I'm a digital library architect and planner at the University of Pennsylvania.

2 thoughts on “Promoting access to the best literature of the past”

  1. John, this looks like an excellent suggestion as far as it goes. You note (by subtle implication) the shortcomings of breaking the online citation-sharing services (like Connotea, CiteULike and Zotero) into “social islands”. The same problem, as far as I can see, might well apply in even worse form to your idea of sharing information on good editions through local catalogue activities. It’s not naturally social and it’s even more fragmented. Librarians might do something through some derivative of Worldcat, but perhaps not scholars. Maybe it needs some spark of genius we haven’t seen yet?

  2. Chris, thanks for your comment. I think there’s always going to be a multiplicity of places where people look for and share stuff. What I would like to see is that good curation and recommendation services be included in all sites that are used to look for resources, especially those sites that get a lot of use and/or a wide audience.

    Exactly how to make this best work will require some more sparks of genius, as you imply. But I think a good start is for existing communities to accommodate this, and for those communities to share their information freely and easily. They should also import such information when it makes sense to do so. We need to do more “local” cataloguing that pulls from and contributes to a wide commons, and less local cataloguing that stays local.

    I have been thinking about this in terms of my own catalogue, as well. I already export my data in a couple of XML formats, which anyone is free to take and build on under a CC license, and I may broaden these offerings in the future.
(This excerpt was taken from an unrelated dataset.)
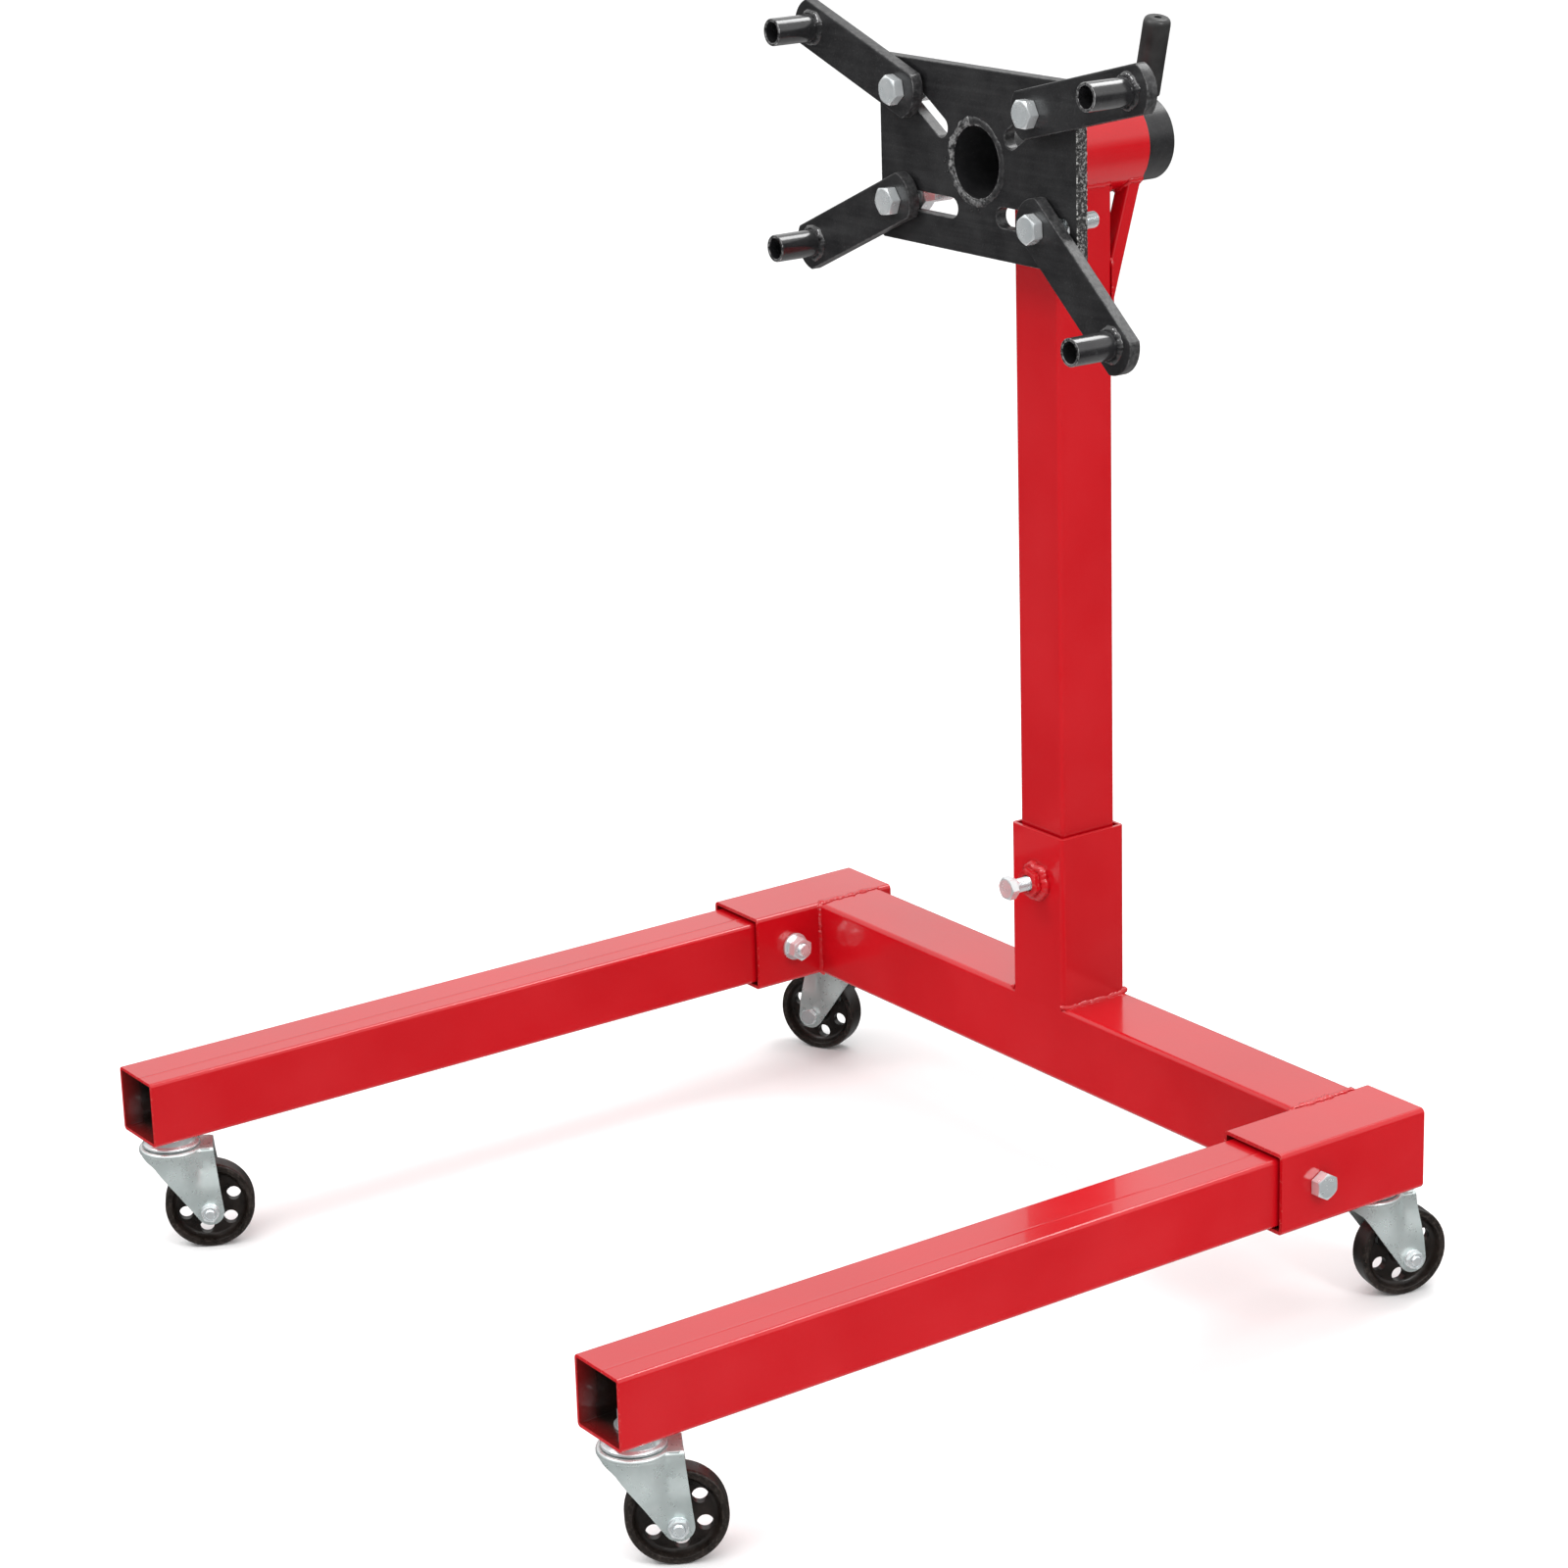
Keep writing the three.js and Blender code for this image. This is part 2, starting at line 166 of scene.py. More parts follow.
def square_ring(size, r, steps, sides=1, seam=None):
    """Rounded square in x and y, anticlockwise.

    steps divides each corner, and sides divides each side. seam lifts a thin line on the +y
    side at that x.
    """
    h = size / 2
    pts = []
    corners = [(h - r, h - r), (-h + r, h - r), (-h + r, -h + r), (h - r, -h + r)]
    for q, (cx, cy) in enumerate(corners):
        for i in range(steps + 1):
            a = (q + i / steps) * math.pi / 2
            pts.append((cx + r * math.cos(a), cy + r * math.sin(a)))
        nx, ny = [(-h + r, h), (-h, -h + r), (h - r, -h), (h, h - r)][q]
        px, py = pts[-1]
        extra = [(px + (nx - px) * i / sides, py + (ny - py) * i / sides) for i in range(1, sides)]
        if q == 0:
            middle = seam or 0
            extra = [e for e in extra if abs(e[0] - middle) > SEAM_ROOM]
            extra += [(middle + dx, py + (0 if seam is None else lift)) for dx, lift in SEAM_RIDGE]
            extra.sort(reverse=True)
        pts += extra
    return np.array(pts)


def square_tube(size, wall, r, z0, z1, seam=None, sides=1, top=None):
    """Square tube along z with softened ends.

    top(x), if given, says how high the upper end goes at that x.
    """
    c = 0.5  # softening of the ends
    mouth = 16.0  # paint reaches this far inside; from the lip on, the inside is darkened as bare steel and as painted shade
    corner_steps, least_r = 8, 0.8
    levels = [  # inset, height, wear, inner
        (0, z0 + c, 0.02, 0), (0, z1 - c, 0.02, 0), (c * 0.35, z1 - c * 0.3, 1, 0), (c, z1, 0.7, 0),
        (wall - c * 0.6, z1, 0.7, 0), (wall, z1 - c, 0.5, 0.6), (wall, z1 - mouth, 0, 1),
        (wall, z0 + mouth, 0, 1), (wall, z0 + c, 0.5, 0.6), (wall - c * 0.6, z0, 0.7, 0),
        (c, z0, 0.7, 0), (c * 0.35, z0 + c * 0.3, 1, 0)]
    rings = []
    for inset, z, _, _ in levels:
        line = seam if inset < c else None
        p = square_ring(size - 2 * inset, max(r - inset, least_r), corner_steps, sides, line)
        zz = np.full(len(p), float(z))
        if top is not None and z > z1 - 2 * c:
            zz = np.array([top(x) for x, _ in p]) + (z - z1)
        rings.append(np.column_stack([p, zz]))
    return loft(rings, True, [a[2] for a in levels], [a[3] for a in levels])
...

And I’ve been considering ways to import more outside information once I have the infrastructure better set up for handling it.

    In the meantime, for scholars, readers, and librarians already working regularly with a particular community’s catalogue or corpus; your contributions can help the other members of the community that also use it; and if your community opens up to work with others, it can potentially help a much larger audience as well.